*WORK REQUIRED:* Locate, in the data below, the line that contains "left_shell();" and the line that contains "obj.parent = None"; reproduce exactly those two lines and every line between them, nothing more.

*MATERIAL FOR THIS EXERCISE:*
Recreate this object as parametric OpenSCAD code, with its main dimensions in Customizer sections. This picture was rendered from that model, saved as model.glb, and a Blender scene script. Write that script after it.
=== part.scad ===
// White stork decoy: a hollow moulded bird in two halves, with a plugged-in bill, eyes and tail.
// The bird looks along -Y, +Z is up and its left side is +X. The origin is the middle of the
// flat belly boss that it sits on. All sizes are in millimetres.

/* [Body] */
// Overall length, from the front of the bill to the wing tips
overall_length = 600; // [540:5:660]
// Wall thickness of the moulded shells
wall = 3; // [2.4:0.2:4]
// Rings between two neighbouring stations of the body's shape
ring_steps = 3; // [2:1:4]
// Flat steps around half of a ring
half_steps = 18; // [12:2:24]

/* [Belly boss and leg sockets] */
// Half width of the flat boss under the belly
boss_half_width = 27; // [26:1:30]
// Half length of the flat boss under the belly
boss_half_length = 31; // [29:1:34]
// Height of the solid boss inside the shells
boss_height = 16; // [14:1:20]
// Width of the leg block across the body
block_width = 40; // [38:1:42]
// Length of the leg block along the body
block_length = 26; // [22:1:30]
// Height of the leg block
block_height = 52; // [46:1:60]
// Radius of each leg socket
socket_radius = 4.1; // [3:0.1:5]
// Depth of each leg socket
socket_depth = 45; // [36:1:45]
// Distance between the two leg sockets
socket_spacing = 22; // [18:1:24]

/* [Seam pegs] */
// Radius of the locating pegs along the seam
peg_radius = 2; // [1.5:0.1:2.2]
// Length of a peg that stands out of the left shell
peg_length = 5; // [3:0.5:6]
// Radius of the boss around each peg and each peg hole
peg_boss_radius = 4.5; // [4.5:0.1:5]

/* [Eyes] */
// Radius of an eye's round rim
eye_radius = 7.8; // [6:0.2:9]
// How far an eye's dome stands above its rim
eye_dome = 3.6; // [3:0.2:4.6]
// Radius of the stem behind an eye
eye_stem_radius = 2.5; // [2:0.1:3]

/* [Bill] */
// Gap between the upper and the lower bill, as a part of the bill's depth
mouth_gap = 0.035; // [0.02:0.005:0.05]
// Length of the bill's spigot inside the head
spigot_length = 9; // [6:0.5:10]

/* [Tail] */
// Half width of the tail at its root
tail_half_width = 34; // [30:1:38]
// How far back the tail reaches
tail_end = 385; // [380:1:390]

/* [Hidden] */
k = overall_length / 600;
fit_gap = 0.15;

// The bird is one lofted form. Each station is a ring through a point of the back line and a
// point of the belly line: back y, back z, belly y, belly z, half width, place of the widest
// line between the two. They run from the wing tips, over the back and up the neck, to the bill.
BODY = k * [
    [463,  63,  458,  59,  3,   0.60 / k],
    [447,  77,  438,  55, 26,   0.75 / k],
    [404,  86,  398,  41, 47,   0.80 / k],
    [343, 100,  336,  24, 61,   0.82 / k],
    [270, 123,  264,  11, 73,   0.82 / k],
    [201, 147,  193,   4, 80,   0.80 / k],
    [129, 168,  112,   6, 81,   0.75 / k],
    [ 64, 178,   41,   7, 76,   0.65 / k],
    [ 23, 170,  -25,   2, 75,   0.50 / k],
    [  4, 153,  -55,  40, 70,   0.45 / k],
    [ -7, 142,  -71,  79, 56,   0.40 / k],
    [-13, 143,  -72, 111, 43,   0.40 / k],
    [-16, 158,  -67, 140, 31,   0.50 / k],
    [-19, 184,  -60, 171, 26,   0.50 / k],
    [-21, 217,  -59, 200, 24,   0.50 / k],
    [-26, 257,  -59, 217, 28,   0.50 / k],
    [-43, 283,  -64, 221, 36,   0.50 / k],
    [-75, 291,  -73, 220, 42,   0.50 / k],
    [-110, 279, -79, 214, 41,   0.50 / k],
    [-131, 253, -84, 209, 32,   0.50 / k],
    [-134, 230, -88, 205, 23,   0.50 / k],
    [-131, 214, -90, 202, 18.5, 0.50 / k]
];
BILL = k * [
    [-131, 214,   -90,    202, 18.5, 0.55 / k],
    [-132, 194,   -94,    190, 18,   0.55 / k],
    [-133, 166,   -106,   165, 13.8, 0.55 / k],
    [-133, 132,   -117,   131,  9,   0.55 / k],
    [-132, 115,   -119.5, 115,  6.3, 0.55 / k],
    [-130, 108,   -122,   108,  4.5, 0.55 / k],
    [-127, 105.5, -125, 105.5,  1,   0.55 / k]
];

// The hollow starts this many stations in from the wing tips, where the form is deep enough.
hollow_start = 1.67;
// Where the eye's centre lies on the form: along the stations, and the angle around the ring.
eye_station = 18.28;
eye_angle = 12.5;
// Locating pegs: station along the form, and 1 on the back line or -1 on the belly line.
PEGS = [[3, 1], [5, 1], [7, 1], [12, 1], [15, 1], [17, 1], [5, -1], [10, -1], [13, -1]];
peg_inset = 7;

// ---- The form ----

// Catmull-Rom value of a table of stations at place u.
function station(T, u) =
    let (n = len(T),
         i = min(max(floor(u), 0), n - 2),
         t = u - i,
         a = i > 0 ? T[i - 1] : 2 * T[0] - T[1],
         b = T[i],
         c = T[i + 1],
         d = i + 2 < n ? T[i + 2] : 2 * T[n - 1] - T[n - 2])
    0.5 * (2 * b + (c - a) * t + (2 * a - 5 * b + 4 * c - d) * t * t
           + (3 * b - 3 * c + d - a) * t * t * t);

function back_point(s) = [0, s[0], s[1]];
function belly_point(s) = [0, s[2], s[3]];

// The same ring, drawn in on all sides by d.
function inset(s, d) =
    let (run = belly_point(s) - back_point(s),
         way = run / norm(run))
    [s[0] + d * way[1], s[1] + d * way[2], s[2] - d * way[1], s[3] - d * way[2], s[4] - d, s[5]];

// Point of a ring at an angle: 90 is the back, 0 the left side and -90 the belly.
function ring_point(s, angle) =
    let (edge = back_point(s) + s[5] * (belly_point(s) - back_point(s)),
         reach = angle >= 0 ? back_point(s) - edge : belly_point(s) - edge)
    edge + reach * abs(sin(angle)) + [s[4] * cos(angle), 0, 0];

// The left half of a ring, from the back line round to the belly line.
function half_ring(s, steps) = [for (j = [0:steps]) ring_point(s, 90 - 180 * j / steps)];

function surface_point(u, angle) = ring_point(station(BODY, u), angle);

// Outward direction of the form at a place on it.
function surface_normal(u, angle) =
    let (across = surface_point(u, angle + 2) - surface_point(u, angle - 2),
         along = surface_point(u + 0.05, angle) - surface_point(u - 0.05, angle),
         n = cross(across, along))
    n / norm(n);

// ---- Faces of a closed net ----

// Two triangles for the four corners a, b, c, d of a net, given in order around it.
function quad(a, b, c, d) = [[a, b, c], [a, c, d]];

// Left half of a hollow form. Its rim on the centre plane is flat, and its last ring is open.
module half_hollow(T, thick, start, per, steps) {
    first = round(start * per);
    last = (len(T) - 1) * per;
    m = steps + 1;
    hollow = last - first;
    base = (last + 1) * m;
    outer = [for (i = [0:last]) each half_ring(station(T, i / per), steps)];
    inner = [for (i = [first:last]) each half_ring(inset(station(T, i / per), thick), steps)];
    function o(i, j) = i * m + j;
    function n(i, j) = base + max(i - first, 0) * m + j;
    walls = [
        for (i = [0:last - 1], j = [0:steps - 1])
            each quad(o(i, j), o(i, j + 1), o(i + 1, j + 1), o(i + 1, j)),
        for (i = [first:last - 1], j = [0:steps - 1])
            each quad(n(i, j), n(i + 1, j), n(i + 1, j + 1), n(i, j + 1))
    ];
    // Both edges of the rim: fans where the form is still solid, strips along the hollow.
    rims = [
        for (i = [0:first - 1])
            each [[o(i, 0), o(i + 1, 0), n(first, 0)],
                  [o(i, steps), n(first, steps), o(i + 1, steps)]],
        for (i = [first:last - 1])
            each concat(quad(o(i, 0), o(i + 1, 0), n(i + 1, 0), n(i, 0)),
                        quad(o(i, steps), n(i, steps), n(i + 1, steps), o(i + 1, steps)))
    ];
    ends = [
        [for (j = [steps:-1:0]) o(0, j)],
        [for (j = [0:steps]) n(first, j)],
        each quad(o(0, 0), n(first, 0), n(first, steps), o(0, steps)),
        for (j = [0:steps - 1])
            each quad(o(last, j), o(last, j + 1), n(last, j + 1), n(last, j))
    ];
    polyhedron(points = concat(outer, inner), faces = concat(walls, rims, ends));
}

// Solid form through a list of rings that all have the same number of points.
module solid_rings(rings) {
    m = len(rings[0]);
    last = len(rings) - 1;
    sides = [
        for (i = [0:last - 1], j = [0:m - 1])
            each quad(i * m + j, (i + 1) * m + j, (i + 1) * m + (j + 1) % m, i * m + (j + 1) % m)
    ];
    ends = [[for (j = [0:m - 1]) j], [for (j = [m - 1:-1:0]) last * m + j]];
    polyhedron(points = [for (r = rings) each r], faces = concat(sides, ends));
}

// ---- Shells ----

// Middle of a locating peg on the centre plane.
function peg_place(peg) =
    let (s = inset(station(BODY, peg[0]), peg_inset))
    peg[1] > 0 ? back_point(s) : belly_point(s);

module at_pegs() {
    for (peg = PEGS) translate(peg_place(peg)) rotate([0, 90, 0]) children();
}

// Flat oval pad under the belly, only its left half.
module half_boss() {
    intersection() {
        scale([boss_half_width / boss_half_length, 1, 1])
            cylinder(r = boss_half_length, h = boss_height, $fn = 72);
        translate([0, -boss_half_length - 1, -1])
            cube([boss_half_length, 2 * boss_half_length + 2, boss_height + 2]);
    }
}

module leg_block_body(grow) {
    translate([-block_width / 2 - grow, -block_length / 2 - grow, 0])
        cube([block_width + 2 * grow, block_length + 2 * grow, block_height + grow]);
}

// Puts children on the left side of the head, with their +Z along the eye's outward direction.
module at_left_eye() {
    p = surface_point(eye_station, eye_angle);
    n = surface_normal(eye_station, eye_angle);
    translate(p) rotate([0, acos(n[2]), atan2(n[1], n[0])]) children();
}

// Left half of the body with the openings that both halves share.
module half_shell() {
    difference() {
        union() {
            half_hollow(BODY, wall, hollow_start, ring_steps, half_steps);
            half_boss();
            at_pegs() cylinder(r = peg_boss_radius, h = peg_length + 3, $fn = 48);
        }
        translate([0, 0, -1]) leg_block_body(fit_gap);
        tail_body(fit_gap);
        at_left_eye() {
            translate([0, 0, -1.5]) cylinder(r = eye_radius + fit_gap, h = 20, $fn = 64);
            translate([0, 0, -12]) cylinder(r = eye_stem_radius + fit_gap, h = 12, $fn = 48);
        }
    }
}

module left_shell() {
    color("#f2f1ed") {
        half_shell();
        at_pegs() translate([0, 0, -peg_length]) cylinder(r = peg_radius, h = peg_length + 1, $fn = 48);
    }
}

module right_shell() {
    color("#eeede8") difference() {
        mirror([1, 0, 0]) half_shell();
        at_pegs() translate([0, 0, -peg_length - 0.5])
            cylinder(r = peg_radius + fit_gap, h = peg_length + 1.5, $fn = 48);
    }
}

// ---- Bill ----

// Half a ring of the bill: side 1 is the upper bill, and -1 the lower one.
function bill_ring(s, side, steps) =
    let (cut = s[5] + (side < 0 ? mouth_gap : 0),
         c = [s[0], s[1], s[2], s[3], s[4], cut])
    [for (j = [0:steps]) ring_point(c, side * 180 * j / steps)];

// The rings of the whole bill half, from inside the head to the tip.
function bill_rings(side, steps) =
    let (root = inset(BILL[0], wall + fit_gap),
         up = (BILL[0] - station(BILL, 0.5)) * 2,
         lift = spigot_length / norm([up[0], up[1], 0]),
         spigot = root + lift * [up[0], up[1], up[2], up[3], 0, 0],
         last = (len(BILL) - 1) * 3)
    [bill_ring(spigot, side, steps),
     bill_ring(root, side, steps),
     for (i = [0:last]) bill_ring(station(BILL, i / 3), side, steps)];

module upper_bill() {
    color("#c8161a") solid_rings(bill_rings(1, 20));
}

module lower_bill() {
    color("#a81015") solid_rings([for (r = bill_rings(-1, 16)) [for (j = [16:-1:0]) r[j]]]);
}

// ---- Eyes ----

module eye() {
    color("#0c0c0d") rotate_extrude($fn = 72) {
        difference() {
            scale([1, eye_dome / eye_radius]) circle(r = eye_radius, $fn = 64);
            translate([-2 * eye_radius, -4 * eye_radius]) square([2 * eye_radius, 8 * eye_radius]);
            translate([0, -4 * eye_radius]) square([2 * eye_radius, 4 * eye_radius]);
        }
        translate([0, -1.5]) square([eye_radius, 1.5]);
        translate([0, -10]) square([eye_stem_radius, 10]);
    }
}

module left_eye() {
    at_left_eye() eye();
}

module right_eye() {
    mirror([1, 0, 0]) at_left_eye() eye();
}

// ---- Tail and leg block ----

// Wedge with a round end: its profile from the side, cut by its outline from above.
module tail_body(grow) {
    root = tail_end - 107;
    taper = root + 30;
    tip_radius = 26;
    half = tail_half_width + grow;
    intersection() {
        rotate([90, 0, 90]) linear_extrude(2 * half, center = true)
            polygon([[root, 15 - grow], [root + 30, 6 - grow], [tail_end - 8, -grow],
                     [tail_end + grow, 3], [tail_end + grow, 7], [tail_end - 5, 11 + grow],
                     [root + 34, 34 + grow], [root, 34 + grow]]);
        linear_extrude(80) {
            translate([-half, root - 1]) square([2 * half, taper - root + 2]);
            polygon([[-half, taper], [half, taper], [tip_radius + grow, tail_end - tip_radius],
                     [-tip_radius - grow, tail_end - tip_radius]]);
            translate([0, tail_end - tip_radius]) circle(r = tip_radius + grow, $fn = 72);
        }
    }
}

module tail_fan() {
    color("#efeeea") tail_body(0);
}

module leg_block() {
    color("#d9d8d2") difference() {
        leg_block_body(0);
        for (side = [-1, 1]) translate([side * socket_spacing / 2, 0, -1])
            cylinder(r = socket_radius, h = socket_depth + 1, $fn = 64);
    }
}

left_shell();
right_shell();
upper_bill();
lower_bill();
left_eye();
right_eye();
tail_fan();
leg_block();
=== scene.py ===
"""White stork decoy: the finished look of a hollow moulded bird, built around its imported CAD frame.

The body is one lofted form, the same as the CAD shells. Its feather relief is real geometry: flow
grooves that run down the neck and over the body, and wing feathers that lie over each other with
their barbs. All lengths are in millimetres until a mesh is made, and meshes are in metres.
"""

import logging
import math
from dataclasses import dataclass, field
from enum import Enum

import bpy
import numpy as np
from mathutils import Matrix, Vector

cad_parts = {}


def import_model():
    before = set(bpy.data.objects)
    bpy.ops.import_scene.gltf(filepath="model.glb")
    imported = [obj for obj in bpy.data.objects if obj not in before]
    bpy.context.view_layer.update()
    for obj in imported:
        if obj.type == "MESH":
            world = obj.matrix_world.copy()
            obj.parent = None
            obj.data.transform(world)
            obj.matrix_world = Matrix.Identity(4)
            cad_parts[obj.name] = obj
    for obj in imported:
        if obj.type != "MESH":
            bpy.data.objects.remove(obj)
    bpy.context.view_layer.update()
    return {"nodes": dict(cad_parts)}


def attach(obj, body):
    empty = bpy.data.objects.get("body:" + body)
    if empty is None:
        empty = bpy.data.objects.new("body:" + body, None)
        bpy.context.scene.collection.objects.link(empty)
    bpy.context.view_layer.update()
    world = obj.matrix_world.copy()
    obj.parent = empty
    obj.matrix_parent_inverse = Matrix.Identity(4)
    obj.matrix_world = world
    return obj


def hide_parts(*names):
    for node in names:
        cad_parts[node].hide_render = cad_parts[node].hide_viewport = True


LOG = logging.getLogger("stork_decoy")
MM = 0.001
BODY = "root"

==

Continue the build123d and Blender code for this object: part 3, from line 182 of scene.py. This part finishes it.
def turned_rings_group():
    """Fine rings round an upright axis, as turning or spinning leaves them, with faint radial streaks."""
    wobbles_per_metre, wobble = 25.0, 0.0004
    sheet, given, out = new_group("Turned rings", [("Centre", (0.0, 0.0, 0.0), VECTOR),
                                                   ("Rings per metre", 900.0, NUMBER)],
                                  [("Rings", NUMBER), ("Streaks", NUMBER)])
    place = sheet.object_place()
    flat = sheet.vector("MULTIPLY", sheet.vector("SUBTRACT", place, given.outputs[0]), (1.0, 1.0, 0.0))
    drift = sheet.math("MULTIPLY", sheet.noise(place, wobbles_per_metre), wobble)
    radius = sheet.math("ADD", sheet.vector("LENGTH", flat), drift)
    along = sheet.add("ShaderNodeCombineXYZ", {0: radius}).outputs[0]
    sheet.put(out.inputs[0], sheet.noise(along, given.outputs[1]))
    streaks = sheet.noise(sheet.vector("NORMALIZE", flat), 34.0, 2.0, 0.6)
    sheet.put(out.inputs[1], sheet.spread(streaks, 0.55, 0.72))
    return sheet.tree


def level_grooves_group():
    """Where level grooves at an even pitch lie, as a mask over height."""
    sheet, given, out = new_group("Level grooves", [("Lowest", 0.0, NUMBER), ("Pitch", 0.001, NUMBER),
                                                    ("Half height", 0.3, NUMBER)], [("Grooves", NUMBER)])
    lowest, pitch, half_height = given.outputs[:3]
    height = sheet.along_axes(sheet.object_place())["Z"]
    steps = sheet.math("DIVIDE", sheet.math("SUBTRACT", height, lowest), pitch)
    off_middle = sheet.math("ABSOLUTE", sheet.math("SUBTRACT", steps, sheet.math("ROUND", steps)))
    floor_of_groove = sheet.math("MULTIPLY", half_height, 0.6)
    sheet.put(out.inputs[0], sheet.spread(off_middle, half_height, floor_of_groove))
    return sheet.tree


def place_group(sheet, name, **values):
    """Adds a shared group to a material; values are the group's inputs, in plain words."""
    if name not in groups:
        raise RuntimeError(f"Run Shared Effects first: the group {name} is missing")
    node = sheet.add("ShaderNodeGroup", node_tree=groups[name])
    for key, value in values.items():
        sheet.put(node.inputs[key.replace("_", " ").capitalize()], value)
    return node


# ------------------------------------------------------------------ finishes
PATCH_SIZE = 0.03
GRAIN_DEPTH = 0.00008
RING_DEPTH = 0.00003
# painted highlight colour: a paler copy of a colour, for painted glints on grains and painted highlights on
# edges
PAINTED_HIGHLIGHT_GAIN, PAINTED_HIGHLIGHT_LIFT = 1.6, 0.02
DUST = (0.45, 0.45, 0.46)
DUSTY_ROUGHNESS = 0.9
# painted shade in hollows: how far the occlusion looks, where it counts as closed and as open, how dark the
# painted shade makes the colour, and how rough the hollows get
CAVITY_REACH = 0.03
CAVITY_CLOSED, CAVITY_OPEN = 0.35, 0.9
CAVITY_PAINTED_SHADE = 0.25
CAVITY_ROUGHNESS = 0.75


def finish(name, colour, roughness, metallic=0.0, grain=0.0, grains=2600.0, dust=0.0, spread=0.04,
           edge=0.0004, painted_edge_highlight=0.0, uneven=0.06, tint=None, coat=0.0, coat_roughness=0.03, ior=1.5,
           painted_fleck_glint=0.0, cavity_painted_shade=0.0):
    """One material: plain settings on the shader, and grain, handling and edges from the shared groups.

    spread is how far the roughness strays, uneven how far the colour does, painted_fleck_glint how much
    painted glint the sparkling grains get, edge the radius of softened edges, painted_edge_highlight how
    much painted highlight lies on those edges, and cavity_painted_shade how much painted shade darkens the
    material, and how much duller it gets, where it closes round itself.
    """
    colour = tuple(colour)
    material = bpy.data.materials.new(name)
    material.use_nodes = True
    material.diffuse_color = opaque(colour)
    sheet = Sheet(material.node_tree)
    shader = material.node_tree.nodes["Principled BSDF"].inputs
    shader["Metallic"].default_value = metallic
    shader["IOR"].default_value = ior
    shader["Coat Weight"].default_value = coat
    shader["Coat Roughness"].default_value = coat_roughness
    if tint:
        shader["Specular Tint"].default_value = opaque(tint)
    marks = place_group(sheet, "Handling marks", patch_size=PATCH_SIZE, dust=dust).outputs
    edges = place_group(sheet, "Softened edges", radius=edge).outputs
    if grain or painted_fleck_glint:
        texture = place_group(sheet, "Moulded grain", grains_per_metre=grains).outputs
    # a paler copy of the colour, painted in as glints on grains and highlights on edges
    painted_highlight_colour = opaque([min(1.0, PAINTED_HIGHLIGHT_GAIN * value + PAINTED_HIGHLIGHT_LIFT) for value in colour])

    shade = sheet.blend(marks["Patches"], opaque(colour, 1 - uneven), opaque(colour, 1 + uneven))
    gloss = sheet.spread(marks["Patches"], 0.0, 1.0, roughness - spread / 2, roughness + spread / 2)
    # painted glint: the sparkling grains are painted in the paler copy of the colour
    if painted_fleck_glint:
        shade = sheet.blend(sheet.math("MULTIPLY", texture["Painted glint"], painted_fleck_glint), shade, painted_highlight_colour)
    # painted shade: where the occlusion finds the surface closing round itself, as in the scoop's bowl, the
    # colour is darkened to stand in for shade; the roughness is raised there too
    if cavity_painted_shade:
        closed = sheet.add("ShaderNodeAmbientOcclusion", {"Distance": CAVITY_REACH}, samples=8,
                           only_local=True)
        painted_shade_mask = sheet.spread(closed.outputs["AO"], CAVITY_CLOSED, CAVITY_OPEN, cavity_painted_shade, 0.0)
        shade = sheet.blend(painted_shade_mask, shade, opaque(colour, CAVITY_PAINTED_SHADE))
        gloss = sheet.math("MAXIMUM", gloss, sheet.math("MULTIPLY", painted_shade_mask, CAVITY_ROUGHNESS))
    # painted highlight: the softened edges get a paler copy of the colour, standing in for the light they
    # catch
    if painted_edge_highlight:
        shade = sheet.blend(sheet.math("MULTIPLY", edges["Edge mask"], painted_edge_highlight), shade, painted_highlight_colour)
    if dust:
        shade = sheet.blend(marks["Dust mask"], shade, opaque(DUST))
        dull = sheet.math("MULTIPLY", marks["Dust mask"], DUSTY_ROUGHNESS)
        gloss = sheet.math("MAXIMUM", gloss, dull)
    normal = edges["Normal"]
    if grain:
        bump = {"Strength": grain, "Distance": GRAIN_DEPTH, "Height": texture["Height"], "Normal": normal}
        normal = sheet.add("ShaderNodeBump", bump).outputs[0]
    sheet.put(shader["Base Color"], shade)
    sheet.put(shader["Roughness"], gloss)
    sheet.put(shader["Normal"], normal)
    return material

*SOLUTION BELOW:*
left_shell();
right_shell();
upper_bill();
lower_bill();
left_eye();
right_eye();
tail_fan();
leg_block();
=== scene.py ===
"""White stork decoy: the finished look of a hollow moulded bird, built around its imported CAD frame.

The body is one lofted form, the same as the CAD shells. Its feather relief is real geometry: flow
grooves that run down the neck and over the body, and wing feathers that lie over each other with
their barbs. All lengths are in millimetres until a mesh is made, and meshes are in metres.
"""

import logging
import math
from dataclasses import dataclass, field
from enum import Enum

import bpy
import numpy as np
from mathutils import Matrix, Vector

cad_parts = {}


def import_model():
    before = set(bpy.data.objects)
    bpy.ops.import_scene.gltf(filepath="model.glb")
    imported = [obj for obj in bpy.data.objects if obj not in before]
    bpy.context.view_layer.update()
    for obj in imported:
        if obj.type == "MESH":
            world = obj.matrix_world.copy()
            obj.parent = None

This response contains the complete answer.